• _Stated goal_: Give back, unchanged, each line from the one containing "Write the three.js" through the last line of the entries below.

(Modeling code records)
※

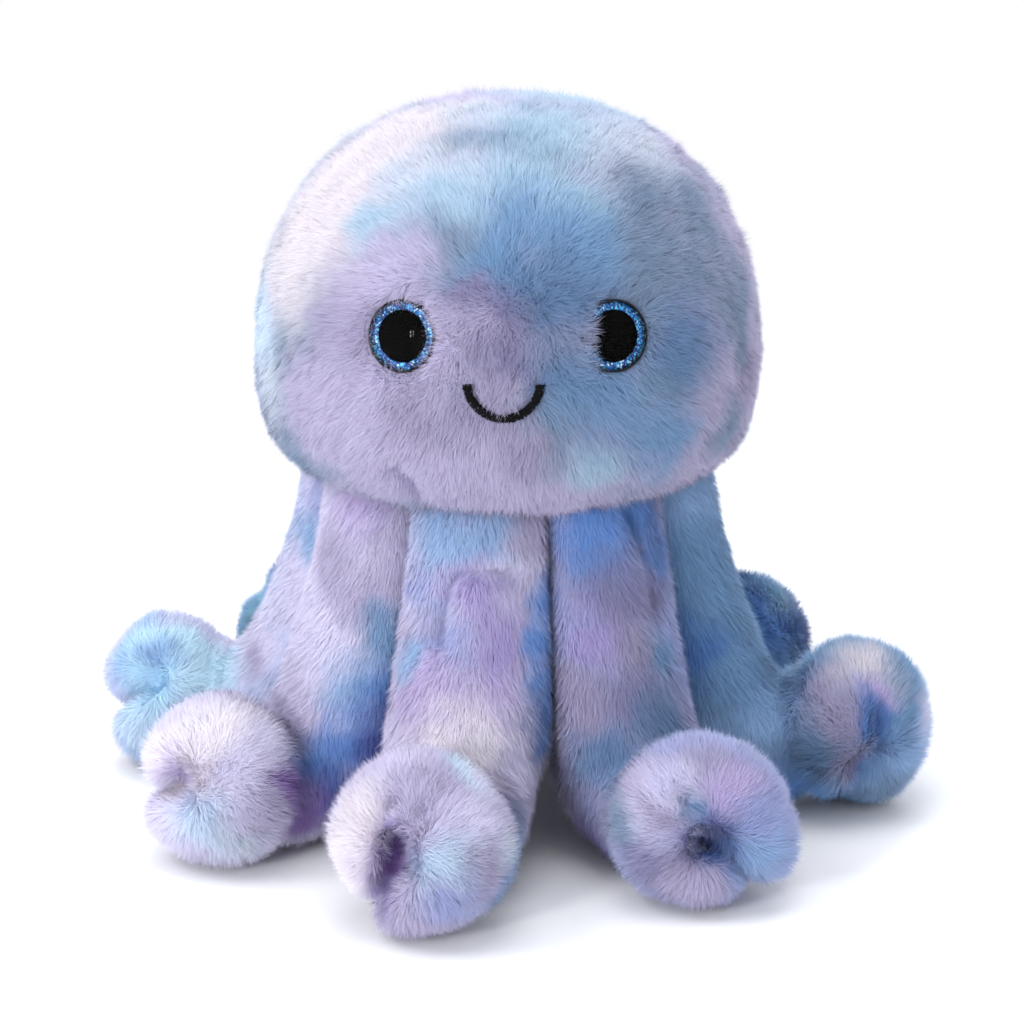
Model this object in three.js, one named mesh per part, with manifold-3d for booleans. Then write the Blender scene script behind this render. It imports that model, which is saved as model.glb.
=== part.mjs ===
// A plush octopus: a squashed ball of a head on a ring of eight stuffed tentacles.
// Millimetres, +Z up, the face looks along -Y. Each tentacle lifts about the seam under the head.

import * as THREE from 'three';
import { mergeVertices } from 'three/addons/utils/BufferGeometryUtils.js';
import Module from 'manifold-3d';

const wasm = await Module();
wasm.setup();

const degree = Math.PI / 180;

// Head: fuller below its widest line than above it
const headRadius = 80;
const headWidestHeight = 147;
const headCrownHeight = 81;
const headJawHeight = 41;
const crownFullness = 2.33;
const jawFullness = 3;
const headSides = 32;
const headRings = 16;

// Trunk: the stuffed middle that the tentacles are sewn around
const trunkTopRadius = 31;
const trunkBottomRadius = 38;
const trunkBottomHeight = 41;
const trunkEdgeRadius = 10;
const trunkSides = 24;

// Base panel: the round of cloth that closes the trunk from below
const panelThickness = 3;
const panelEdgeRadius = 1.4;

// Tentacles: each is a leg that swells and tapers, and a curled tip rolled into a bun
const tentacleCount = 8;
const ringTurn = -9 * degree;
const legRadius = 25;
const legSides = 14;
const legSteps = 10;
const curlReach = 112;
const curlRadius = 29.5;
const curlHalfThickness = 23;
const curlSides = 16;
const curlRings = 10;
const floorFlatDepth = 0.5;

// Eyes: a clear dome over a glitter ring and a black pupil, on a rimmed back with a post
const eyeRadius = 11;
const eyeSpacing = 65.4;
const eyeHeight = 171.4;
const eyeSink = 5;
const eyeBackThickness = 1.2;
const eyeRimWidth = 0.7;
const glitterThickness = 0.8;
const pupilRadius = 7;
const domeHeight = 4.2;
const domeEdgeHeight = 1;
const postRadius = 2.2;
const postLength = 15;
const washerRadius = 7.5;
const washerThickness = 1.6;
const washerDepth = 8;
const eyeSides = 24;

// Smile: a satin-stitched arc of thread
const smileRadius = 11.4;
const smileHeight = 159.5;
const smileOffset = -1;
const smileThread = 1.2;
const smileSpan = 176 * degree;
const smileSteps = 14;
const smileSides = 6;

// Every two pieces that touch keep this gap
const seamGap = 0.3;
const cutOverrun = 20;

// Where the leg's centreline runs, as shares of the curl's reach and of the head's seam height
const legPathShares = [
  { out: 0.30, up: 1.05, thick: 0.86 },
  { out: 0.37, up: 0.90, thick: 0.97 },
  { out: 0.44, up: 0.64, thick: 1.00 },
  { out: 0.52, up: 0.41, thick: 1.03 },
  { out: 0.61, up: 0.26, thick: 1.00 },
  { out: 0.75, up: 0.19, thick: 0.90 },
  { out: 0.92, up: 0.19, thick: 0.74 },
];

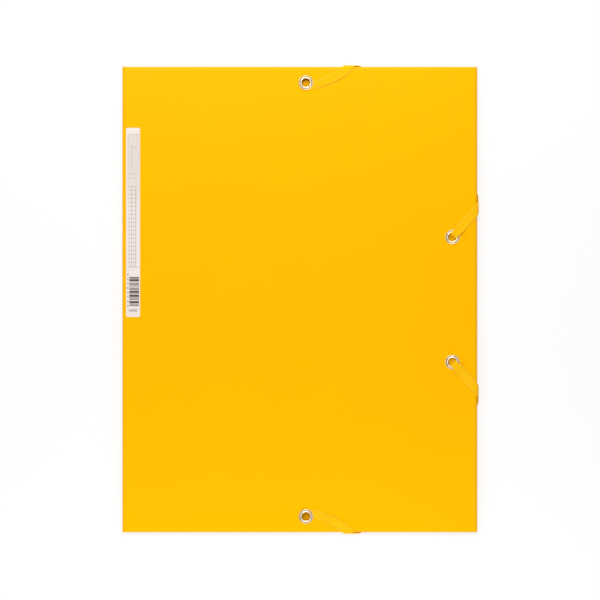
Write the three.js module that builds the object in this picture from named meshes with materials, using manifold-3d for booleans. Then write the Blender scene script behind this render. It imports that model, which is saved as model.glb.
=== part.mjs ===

※

• _Final result_:
Write the three.js module that builds the object in this picture from named meshes with materials, using manifold-3d for booleans. Then write the Blender scene script behind this render. It imports that model, which is saved as model.glb.
=== part.mjs ===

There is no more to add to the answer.